§ GIVEN INSTRUCTION: Copy only this: the line containing "The Blender code for this object continues.", the line containing "the imported frame.", and every line between them, exactly as written.

[BEGIN GIVEN ENTRIES]

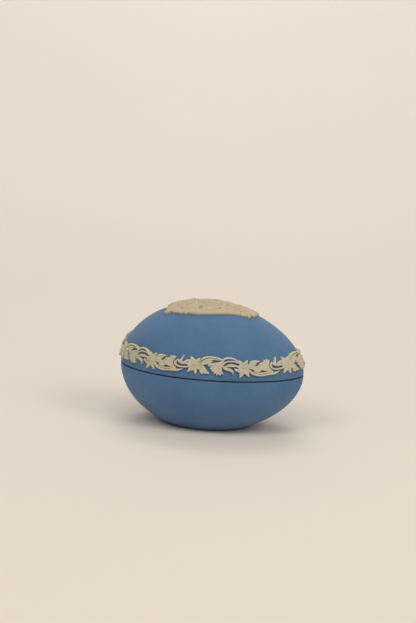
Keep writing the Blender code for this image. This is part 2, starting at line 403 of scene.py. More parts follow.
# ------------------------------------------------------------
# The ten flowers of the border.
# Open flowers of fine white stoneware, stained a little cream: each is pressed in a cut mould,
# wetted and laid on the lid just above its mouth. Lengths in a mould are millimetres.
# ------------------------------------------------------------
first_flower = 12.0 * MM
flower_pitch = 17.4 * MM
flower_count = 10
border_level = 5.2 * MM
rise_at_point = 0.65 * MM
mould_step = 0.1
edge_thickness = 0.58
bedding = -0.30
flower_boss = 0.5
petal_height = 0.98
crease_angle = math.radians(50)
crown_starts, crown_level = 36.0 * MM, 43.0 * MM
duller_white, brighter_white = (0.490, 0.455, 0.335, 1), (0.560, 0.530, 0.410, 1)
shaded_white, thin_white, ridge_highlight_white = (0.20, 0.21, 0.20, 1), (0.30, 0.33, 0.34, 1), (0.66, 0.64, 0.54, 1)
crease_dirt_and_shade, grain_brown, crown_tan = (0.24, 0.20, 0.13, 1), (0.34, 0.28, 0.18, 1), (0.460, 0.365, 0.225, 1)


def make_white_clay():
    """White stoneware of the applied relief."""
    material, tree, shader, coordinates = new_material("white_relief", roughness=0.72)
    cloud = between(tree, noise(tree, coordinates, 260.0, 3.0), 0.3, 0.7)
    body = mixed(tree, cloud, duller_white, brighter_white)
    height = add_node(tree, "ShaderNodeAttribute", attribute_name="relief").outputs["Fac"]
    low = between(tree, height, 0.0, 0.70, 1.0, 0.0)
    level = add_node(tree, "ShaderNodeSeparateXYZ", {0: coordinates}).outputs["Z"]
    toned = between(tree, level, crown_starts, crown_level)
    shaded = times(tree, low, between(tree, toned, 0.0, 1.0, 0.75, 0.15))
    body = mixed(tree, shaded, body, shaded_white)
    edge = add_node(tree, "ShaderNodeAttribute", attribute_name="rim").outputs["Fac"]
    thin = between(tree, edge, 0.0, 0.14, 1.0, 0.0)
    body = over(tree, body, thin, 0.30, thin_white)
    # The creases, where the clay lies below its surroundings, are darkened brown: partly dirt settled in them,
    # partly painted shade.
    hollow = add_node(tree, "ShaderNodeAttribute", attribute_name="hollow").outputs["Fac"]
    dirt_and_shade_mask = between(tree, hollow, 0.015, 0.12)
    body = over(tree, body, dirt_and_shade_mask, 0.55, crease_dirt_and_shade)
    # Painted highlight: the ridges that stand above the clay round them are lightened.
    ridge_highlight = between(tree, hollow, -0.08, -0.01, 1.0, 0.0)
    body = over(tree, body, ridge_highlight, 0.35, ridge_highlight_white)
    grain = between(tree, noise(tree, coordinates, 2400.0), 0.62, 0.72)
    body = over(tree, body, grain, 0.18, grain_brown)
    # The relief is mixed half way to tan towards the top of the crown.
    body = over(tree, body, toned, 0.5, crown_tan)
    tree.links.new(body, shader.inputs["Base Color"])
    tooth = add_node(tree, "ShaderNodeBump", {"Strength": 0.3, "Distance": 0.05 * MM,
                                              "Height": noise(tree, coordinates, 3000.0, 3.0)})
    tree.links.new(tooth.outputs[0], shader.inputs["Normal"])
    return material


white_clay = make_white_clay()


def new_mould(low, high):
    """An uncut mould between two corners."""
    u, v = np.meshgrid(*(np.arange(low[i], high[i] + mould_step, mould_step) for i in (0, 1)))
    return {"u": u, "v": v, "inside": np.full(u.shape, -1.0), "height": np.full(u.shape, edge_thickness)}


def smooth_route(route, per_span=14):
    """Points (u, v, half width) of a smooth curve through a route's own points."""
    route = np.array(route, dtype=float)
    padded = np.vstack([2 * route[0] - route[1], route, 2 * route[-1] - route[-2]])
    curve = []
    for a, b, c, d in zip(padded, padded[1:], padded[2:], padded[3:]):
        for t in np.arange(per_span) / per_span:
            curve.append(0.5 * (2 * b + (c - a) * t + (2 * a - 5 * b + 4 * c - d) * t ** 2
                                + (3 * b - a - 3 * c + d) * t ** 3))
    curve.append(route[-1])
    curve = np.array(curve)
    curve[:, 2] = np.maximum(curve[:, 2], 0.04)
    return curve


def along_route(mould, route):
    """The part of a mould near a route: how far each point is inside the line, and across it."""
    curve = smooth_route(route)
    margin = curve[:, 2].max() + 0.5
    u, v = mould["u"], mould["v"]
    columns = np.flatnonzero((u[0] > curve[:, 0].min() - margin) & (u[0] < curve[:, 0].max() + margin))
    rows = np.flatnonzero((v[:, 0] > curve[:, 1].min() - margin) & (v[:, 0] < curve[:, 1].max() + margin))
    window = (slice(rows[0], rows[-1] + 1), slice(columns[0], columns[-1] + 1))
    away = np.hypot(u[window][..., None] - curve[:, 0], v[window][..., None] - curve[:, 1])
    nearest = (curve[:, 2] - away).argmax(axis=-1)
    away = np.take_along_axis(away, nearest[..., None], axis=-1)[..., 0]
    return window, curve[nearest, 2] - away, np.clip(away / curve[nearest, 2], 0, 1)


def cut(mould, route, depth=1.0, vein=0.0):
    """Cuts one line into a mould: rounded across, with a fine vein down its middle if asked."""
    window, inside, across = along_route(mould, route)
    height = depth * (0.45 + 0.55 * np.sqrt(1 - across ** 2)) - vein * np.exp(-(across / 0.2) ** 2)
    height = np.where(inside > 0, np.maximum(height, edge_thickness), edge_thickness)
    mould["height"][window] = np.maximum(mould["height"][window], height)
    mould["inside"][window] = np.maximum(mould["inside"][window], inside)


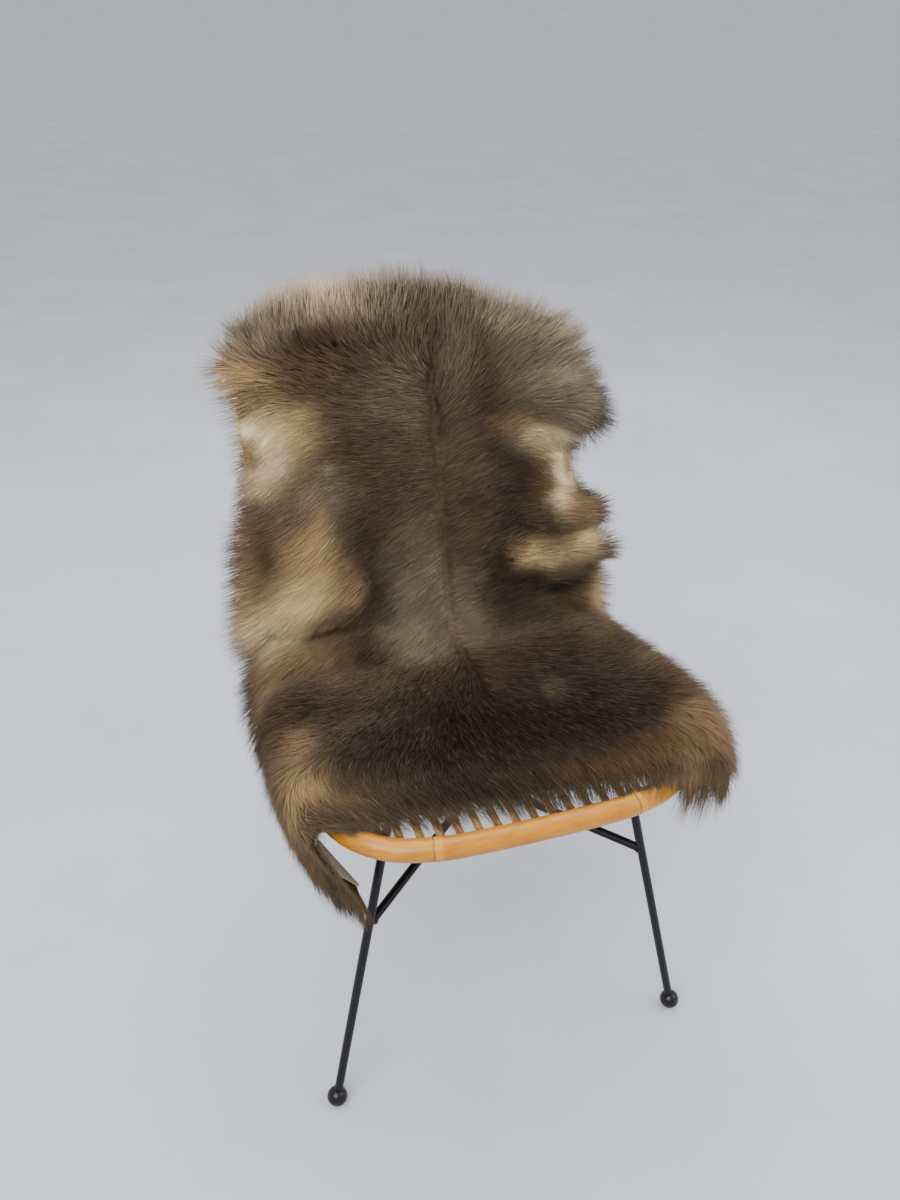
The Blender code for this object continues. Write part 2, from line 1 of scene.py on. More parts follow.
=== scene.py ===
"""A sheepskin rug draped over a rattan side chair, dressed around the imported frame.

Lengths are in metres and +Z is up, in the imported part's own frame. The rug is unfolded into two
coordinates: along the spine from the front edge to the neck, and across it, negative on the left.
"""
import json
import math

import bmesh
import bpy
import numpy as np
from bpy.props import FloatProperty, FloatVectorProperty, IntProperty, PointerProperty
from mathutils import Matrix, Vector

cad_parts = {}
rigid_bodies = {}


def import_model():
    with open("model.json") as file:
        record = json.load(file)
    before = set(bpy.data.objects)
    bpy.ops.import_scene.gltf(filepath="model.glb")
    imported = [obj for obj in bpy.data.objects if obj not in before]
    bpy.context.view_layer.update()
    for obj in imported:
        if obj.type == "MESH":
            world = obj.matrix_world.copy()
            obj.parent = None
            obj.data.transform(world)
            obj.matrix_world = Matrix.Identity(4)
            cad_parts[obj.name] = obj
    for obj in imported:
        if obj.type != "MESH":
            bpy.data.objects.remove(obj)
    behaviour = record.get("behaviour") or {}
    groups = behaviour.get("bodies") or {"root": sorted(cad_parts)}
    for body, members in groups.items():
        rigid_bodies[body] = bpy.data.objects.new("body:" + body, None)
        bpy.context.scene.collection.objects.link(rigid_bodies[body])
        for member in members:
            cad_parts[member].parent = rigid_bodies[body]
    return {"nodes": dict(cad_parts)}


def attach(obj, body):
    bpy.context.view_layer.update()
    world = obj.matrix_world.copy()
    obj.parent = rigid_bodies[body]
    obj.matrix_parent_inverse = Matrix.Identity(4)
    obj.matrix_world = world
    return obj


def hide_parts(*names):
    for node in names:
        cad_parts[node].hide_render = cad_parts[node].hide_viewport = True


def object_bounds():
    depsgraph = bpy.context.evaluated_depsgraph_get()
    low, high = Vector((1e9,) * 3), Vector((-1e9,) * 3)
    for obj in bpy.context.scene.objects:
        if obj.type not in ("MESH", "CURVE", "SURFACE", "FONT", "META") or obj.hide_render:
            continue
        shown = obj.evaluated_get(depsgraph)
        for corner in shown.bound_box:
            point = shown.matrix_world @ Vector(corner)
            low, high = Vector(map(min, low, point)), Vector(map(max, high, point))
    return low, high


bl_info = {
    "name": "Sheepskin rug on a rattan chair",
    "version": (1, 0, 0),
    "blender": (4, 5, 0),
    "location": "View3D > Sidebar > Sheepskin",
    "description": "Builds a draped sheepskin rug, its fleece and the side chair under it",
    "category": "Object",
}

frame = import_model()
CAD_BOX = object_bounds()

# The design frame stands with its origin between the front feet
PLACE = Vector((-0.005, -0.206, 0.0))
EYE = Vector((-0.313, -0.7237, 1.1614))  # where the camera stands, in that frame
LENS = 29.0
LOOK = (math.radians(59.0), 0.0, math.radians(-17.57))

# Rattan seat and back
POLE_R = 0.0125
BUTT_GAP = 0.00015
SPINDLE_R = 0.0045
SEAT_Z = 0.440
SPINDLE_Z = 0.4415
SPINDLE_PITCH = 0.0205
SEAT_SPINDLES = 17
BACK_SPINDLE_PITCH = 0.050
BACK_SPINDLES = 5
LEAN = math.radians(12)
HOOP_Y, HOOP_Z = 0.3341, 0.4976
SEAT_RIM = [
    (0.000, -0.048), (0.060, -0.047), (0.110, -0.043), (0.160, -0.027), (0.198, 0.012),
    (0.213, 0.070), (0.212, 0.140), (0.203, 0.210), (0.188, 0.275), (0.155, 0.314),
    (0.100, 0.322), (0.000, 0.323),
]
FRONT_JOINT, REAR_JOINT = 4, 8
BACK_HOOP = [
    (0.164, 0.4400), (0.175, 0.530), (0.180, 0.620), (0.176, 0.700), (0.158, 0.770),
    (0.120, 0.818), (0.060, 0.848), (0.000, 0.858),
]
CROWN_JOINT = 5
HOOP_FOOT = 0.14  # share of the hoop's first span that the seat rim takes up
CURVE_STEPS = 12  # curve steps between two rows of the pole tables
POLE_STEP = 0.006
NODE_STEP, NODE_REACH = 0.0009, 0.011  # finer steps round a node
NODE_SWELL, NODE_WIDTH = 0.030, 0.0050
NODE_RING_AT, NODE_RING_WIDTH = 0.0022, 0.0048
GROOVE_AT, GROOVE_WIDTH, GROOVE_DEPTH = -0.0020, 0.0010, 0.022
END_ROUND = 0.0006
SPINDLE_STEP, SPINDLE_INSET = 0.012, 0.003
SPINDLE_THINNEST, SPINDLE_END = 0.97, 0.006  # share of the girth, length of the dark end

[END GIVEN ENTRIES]
[BEGIN GIVEN ENTRIES]

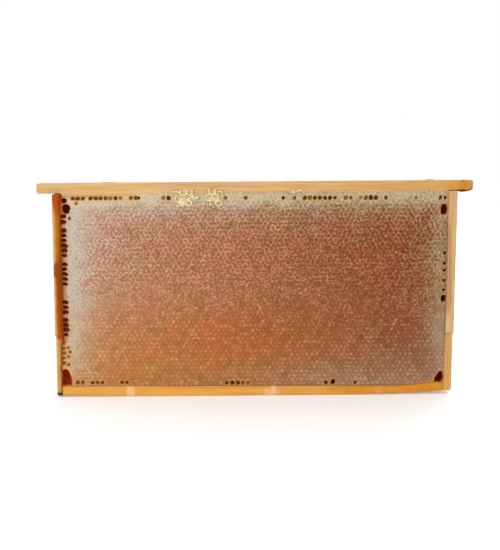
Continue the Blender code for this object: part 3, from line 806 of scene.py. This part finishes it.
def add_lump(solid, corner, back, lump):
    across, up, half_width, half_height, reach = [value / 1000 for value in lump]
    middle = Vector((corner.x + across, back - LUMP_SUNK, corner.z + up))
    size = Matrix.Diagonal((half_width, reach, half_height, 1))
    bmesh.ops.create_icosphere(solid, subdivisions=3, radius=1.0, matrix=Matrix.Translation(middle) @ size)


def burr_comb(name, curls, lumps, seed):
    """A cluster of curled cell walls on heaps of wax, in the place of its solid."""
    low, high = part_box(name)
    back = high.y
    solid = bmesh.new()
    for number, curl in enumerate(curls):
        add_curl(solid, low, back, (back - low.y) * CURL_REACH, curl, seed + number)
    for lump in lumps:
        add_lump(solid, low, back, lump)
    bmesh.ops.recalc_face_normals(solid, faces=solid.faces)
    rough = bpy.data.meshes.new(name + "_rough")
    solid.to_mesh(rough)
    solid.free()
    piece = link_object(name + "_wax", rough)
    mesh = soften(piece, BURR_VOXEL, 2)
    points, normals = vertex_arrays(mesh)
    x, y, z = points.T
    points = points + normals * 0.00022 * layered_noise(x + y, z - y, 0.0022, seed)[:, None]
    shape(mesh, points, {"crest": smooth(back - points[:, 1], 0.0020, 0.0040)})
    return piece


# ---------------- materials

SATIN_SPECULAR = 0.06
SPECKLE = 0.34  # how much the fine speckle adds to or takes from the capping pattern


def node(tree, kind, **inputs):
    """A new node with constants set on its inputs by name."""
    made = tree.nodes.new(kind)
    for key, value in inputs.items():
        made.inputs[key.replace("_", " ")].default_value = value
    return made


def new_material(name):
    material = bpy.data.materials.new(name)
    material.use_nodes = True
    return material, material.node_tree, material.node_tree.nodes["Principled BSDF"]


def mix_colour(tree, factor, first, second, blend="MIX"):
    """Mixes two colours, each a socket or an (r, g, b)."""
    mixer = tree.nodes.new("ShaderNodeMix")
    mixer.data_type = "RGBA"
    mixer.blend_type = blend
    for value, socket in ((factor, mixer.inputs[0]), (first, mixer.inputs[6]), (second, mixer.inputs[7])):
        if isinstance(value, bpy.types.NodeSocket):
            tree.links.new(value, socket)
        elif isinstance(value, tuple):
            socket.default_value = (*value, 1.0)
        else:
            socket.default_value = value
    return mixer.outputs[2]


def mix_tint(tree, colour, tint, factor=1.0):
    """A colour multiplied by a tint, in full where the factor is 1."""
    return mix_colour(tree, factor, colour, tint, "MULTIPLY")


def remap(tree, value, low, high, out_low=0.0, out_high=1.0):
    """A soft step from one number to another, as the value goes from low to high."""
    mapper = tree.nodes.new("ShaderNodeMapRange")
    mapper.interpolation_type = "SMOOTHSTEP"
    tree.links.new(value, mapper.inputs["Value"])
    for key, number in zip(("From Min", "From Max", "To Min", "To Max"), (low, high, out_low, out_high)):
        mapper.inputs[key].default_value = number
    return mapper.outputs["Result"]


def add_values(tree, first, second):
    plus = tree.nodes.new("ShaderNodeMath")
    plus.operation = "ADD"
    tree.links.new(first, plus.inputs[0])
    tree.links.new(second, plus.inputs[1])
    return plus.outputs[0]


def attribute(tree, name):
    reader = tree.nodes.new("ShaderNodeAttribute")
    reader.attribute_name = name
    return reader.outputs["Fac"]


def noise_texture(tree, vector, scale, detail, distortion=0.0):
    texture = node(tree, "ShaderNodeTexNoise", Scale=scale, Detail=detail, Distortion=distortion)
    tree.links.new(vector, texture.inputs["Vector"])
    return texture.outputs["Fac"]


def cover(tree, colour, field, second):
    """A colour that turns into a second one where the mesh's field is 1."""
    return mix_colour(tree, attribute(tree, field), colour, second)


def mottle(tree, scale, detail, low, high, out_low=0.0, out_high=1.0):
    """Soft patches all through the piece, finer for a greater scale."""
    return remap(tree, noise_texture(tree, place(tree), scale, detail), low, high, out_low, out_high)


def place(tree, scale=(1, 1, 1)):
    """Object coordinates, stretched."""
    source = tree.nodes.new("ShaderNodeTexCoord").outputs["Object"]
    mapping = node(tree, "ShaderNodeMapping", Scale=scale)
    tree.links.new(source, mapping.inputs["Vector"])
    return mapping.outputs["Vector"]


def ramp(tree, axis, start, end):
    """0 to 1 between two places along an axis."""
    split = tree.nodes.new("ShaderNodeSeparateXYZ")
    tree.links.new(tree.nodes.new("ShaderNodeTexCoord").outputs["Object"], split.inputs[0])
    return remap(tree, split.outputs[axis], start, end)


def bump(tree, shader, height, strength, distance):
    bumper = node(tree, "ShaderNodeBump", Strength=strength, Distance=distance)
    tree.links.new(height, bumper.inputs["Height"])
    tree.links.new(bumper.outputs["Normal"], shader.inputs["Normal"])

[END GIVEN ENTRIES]
[BEGIN GIVEN ENTRIES]

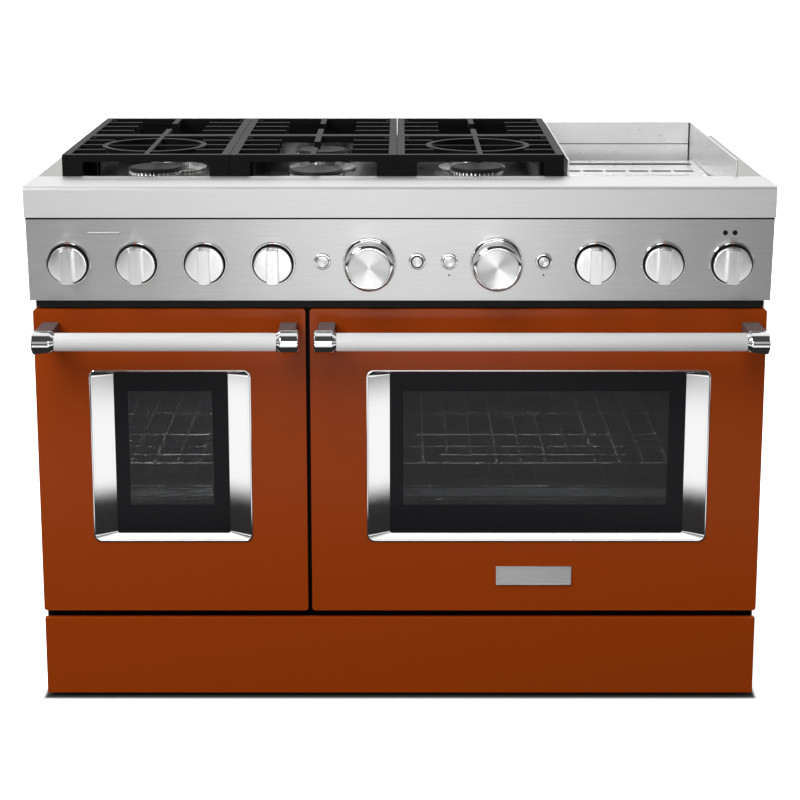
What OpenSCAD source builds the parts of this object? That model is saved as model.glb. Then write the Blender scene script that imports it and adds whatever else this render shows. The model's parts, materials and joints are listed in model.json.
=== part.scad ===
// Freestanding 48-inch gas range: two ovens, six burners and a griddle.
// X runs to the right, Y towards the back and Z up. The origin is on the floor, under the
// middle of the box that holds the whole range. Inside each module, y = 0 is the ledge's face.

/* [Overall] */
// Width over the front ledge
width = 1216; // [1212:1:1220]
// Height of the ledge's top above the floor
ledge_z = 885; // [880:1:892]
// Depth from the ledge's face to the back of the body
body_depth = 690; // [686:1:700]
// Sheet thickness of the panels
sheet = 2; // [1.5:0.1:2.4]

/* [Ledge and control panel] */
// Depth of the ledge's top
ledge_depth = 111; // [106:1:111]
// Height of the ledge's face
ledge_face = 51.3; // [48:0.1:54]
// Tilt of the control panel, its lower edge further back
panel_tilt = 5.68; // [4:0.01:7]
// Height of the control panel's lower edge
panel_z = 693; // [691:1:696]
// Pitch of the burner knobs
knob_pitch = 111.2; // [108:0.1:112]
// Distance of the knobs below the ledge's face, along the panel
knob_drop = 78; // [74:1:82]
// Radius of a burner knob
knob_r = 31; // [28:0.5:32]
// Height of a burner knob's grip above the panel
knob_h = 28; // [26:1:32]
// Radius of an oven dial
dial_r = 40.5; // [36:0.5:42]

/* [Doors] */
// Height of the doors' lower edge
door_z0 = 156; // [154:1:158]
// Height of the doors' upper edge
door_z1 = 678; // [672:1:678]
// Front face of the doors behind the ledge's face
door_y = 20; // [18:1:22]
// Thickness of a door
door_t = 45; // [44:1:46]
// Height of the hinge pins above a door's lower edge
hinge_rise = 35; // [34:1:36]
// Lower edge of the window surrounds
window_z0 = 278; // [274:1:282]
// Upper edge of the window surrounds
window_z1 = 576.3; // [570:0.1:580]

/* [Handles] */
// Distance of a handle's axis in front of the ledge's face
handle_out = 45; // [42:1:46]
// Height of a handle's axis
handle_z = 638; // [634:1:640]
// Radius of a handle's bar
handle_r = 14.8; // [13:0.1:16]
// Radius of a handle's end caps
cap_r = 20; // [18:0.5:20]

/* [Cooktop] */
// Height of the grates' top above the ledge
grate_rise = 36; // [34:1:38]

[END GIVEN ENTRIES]

§ RIGHT ANSWER:
The Blender code for this object continues. Write part 2, from line 1 of scene.py on. More parts follow.
=== scene.py ===
"""A sheepskin rug draped over a rattan side chair, dressed around the imported frame.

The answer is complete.